Directions for this task: Write out all of the data without omission, exactly as shown.
· · · · ·
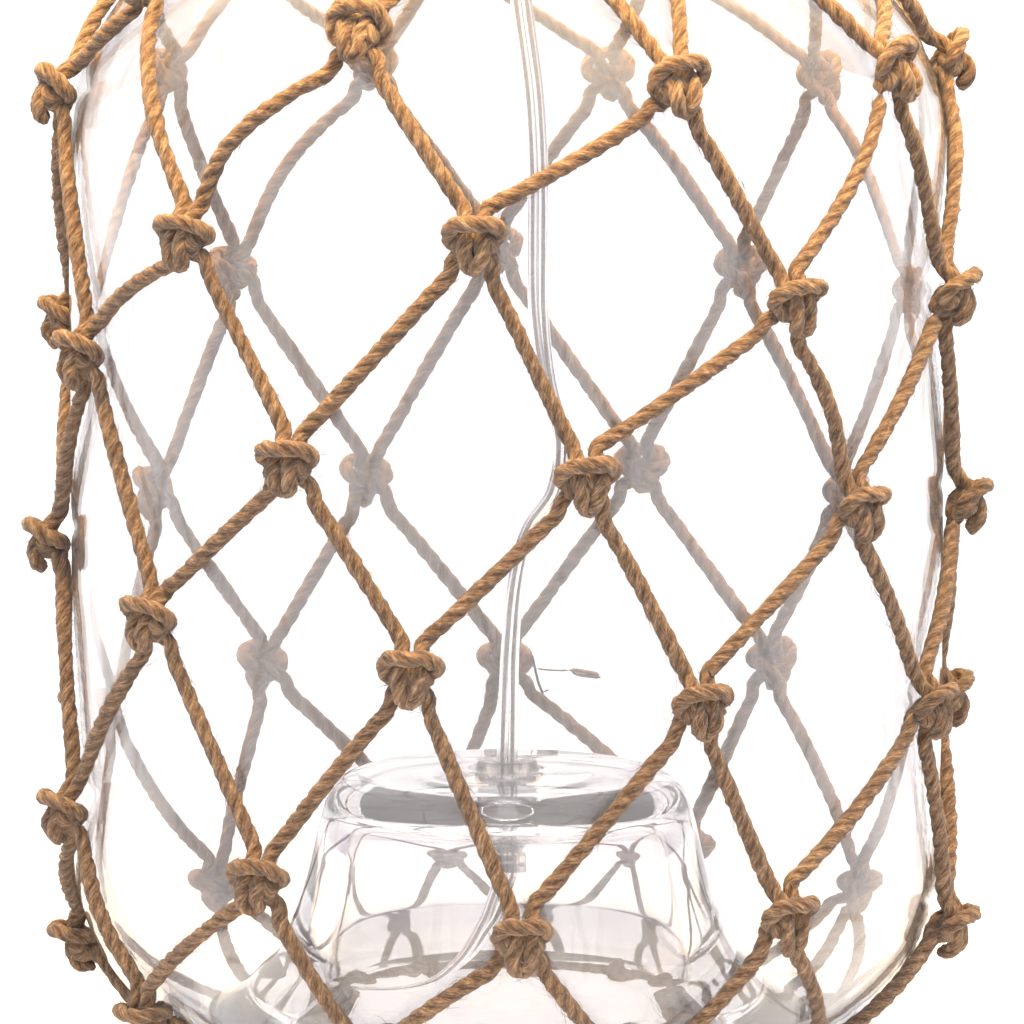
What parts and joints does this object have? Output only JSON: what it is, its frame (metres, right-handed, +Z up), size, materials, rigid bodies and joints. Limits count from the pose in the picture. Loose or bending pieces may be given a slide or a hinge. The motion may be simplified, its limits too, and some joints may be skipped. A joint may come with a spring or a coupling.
{
  "type": "netted glass jar table lamp",
  "caption": "Table lamp with a clear glass jar body in a knotted jute net, flat clear flex inside the jar leaving through the raised base, screw lampholder and bulb on the neck.",
  "frame": {"origin": "on the table, under the jar's axis, at the pressed undersides of the twine the lamp stands on", "axes": "+Z up the jar's axis, -Y towards the front, +X to the right seen from the front"},
  "size_m": [0.3168, 0.2354, 0.4544],
  "materials": {
    "jar_glass": "clear polished soda glass",
    "jute": "twisted three-strand jute twine, hairy and matt",
    "clear_plastic": "clear moulded PVC and nylon",
    "flex": "clear PVC flat twin flex, tinned strands showing through",
    "brass": "brushed and lightly aged",
    "steel": "nickel plated",
    "rubber": "matt",
    "black_plastic": "satin moulded phenolic",
    "porcelain": "glazed porcelain insulator",
    "bulb_glass": "clear thin bulb glass",
    "filament": "warm phosphor filament sticks, lit"
  },
  "bodies": {
    "lamp": {"glass_jar": "jar_glass", "net_round_1": "jute", "net_round_2": "jute", "net_round_3": "jute", "net_round_4": "jute", "net_round_5": "jute", "net_round_6": "jute", "net_foot": "jute", "base_ring": "jute", "neck_ring": "jute", "neck_binding": "jute", "seat_ring": "rubber", "neck_cap": "brass", "cap_screw_1": "brass", "cap_screw_2": "brass", "cap_screw_3": "brass", "nipple": "brass", "cap_washer": "steel", "locknut": "brass", "holder_base": "black_plastic", "terminal_block": "porcelain", "centre_contact": "brass", "screw_shell": "brass", "holder_body": "black_plastic", "exit_bush": "clear_plastic", "flex_clamp": "clear_plastic", "flex_inside": "flex", "flex_tail": "flex", "flex_coil": "flex", "flex_end": "flex", "coil_tie": "black_plastic", "plug_relief": "clear_plastic", "plug_body": "clear_plastic", "plug_pin_left": "steel", "plug_pin_right": "steel"},
    "bulb": {"bulb_base": "steel", "bulb_contact": "steel", "bulb_glass": "bulb_glass", "bulb_stem": "bulb_glass", "bulb_filament": "filament"},
    "shade_ring": {"shade_ring": "black_plastic"},
    "switch": {"switch_bar": "brass"}
  },
  "joints": [
    {"name": "bulb_turn", "type": "hinge", "parent": "lamp", "child": "bulb", "pos_m": [0, 0, 0.36], "axis": [0, 0, 1], "range_deg": [0, 1440]},
    {"name": "shade_ring_turn", "type": "hinge", "parent": "lamp", "child": "shade_ring", "pos_m": [0, 0, 0.355], "axis": [0, 0, 1], "range_deg": [0, 1080]},
    {"name": "switch_slide", "type": "slide", "parent": "lamp", "child": "switch", "axis": [1, 0, 0], "range_m": [0, 0.006]}
  ]
}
· · · · ·
Response to the exercise:
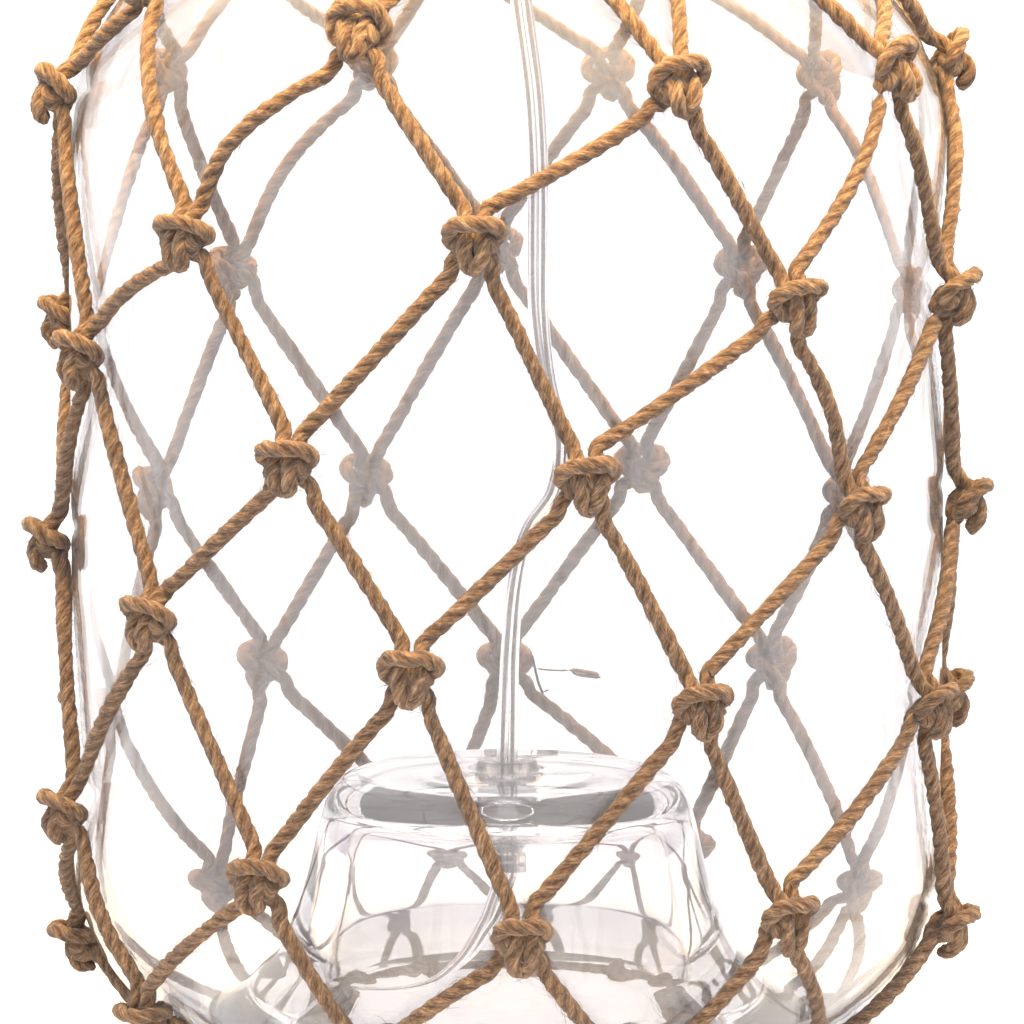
What parts and joints does this object have? Output only JSON: what it is, its frame (metres, right-handed, +Z up), size, materials, rigid bodies and joints. Limits count from the pose in the picture. Loose or bending pieces may be given a slide or a hinge. The motion may be simplified, its limits too, and some joints may be skipped. A joint may come with a spring or a coupling.
{
  "type": "netted glass jar table lamp",
  "caption": "Table lamp with a clear glass jar body in a knotted jute net, flat clear flex inside the jar leaving through the raised base, screw lampholder and bulb on the neck.",
  "frame": {"origin": "on the table, under the jar's axis, at the pressed undersides of the twine the lamp stands on", "axes": "+Z up the jar's axis, -Y towards the front, +X to the right seen from the front"},
  "size_m": [0.3168, 0.2354, 0.4544],
  "materials": {
    "jar_glass": "clear polished soda glass",
    "jute": "twisted three-strand jute twine, hairy and matt",
    "clear_plastic": "clear moulded PVC and nylon",
    "flex": "clear PVC flat twin flex, tinned strands showing through",
    "brass": "brushed and lightly aged",
    "steel": "nickel plated",
    "rubber": "matt",
    "black_plastic": "satin moulded phenolic",
    "porcelain": "glazed porcelain insulator",
    "bulb_glass": "clear thin bulb glass",
    "filament": "warm phosphor filament sticks, lit"
  },
  "bodies": {
    "lamp": {"glass_jar": "jar_glass", "net_round_1": "jute", "net_round_2": "jute", "net_round_3": "jute", "net_round_4": "jute", "net_round_5": "jute", "net_round_6": "jute", "net_foot": "jute", "base_ring": "jute", "neck_ring": "jute", "neck_binding": "jute", "seat_ring": "rubber", "neck_cap": "brass", "cap_screw_1": "brass", "cap_screw_2": "brass", "cap_screw_3": "brass", "nipple": "brass", "cap_washer": "steel", "locknut": "brass", "holder_base": "black_plastic", "terminal_block": "porcelain", "centre_contact": "brass", "screw_shell": "brass", "holder_body": "black_plastic", "exit_bush": "clear_plastic", "flex_clamp": "clear_plastic", "flex_inside": "flex", "flex_tail": "flex", "flex_coil": "flex", "flex_end": "flex", "coil_tie": "black_plastic", "plug_relief": "clear_plastic", "plug_body": "clear_plastic", "plug_pin_left": "steel", "plug_pin_right": "steel"},
    "bulb": {"bulb_base": "steel", "bulb_contact": "steel", "bulb_glass": "bulb_glass", "bulb_stem": "bulb_glass", "bulb_filament": "filament"},
    "shade_ring": {"shade_ring": "black_plastic"},
    "switch": {"switch_bar": "brass"}
  },
  "joints": [
    {"name": "bulb_turn", "type": "hinge", "parent": "lamp", "child": "bulb", "pos_m": [0, 0, 0.36], "axis": [0, 0, 1], "range_deg": [0, 1440]},
    {"name": "shade_ring_turn", "type": "hinge", "parent": "lamp", "child": "shade_ring", "pos_m": [0, 0, 0.355], "axis": [0, 0, 1], "range_deg": [0, 1080]},
    {"name": "switch_slide", "type": "slide", "parent": "lamp", "child": "switch", "axis": [1, 0, 0], "range_m": [0, 0.006]}
  ]
}